Nous en sommes là. Ce n’est pas le moindre effet du Covid que de renouveler le débat entre la science et la liberté. Nous ne sommes pas au bout de cette aventure, toujours reprise, toujours à reprendre. Partout en Europe, la liberté réclame ses droits face à la science. Et partout, grandit le sentiment que la fausse science chasse la vraie, que la science captée par l’intérêt ne supporte plus la recherche indépendante, et n’accepte plus cette contradiction qui est pourtant la seule et permanente condition de sa validité, comme le rappelait Georges Steiner. Il est temps de se rappeler que la science politique doit à Machiavel ses fondations, qui l’ont conduit d’abord à rechercher « la vérité effective de la chose » plutôt que les récits qui en sont faits – et quelle sera la réalité du COVID dans l’histoire ? – et surtout, ensuite, à nous mettre en garde contre ceux qui ignorent les faits pour ne vouloir en connaître que le récit qui en est fait ; ceux-là se condamnent à l’échec, comme ce qui s’est appelé I’Ouest se condamne à l’échec en voulant considérer l’homme et la société selon l’image qu’il s’en fait, et pas selon la réalité de ce qu’ils sont.

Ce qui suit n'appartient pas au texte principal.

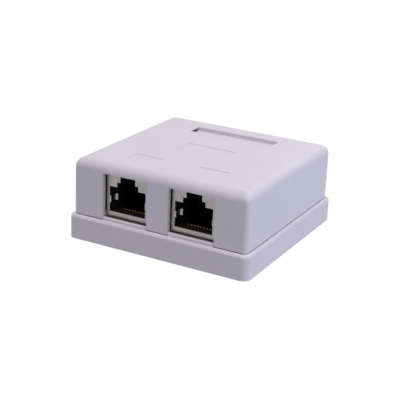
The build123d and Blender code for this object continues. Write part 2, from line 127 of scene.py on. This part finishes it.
# Most of a noise's values lie between these
NOISE_LOW = 0.3
NOISE_HIGH = 0.7

# Bands that the wave node draws in one unit, at a scale of 1
WAVE_BANDS = 20 / math.tau


# Small helpers

def linear(code):
    """Linear colour of an sRGB hex code, with full alpha."""
    shares = [int(code[place:place + 2], 16) / 255 for place in (1, 3, 5)]
    return tuple(s / 12.92 if s <= 0.04045 else ((s + 0.055) / 1.055) ** 2.4 for s in shares) + (1.0,)


def per(size_mm):
    """Pattern scale whose cells are about this many millimetres across."""
    return 1 / (size_mm * MM)


def add(tree, kind, inputs=None, **settings):
    """Add one node with its settings; an input is a value or the socket that is linked to it."""
    item = tree.nodes.new("ShaderNode" + kind)
    for name, value in settings.items():
        setattr(item, name, value)
    for name, value in (inputs or {}).items():
        if isinstance(value, bpy.types.NodeSocket):
            tree.links.new(value, item.inputs[name])
        else:
            item.inputs[name].default_value = value
    return item


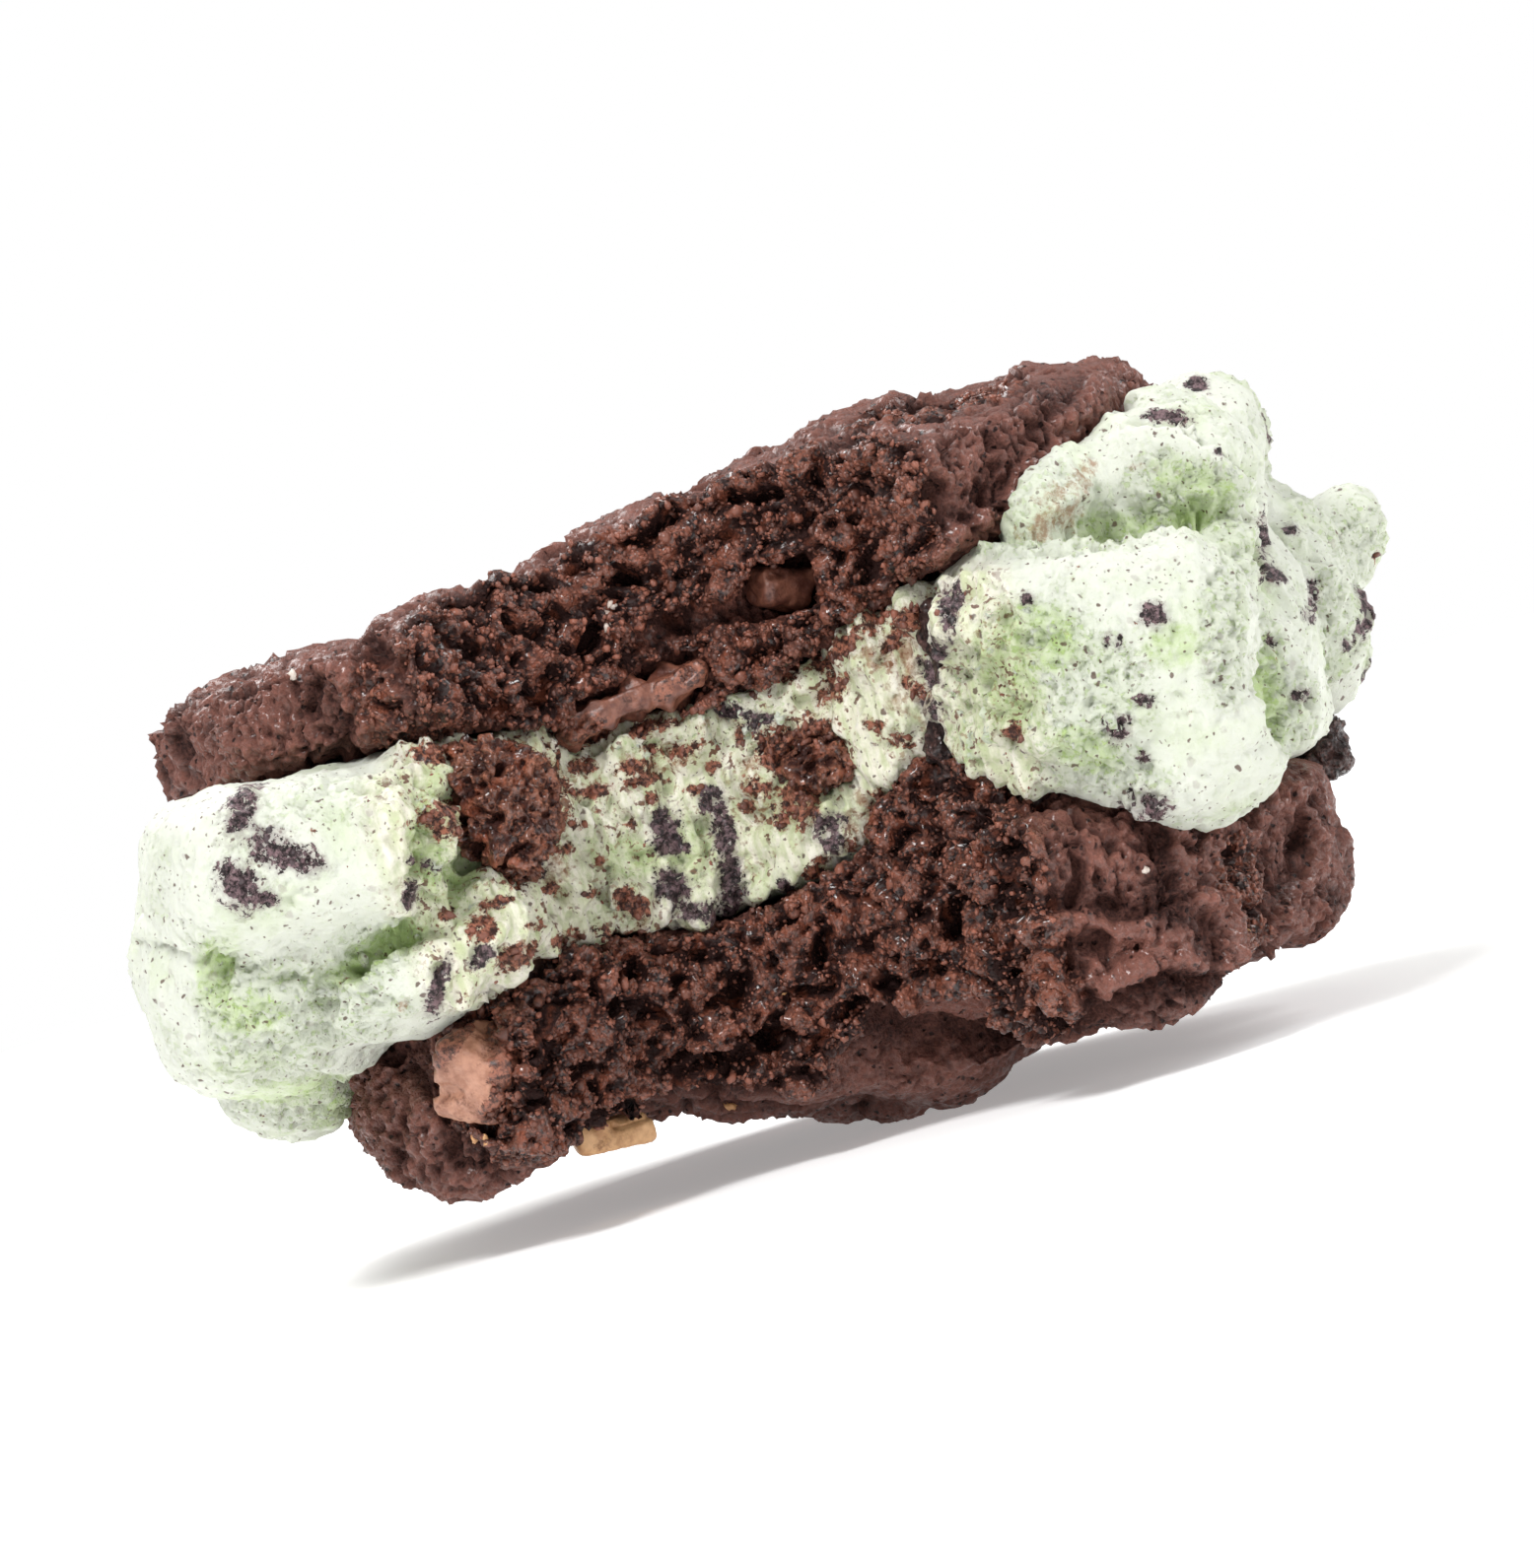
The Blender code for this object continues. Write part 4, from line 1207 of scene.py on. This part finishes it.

De sorte que le vrai savoir est d’être libre, et la seule liberté est de chercher à savoir. De sorte surtout que nous devrions lire et relire Machiavel, qui nous prévient ; « celui qui choisit de voir ce qui devrait être plutôt que ce qui est, celui-là travaille à se perdre plus qu’à se conserver. » De sorte, que face au constructivisme sans limites par lequel le capitalisme entend fabriquer la société du consentement et de l’obéissance, la liberté reprend sur la science le pouvoir que nous avons perdu. Voilà ce qui pourrait bien être le plus important débat, et l’enjeu déterminant, de toute politique à venir. La société doit choisir ce qu’elle fait de la science, sinon la science fera de la société ce qu’elle veut.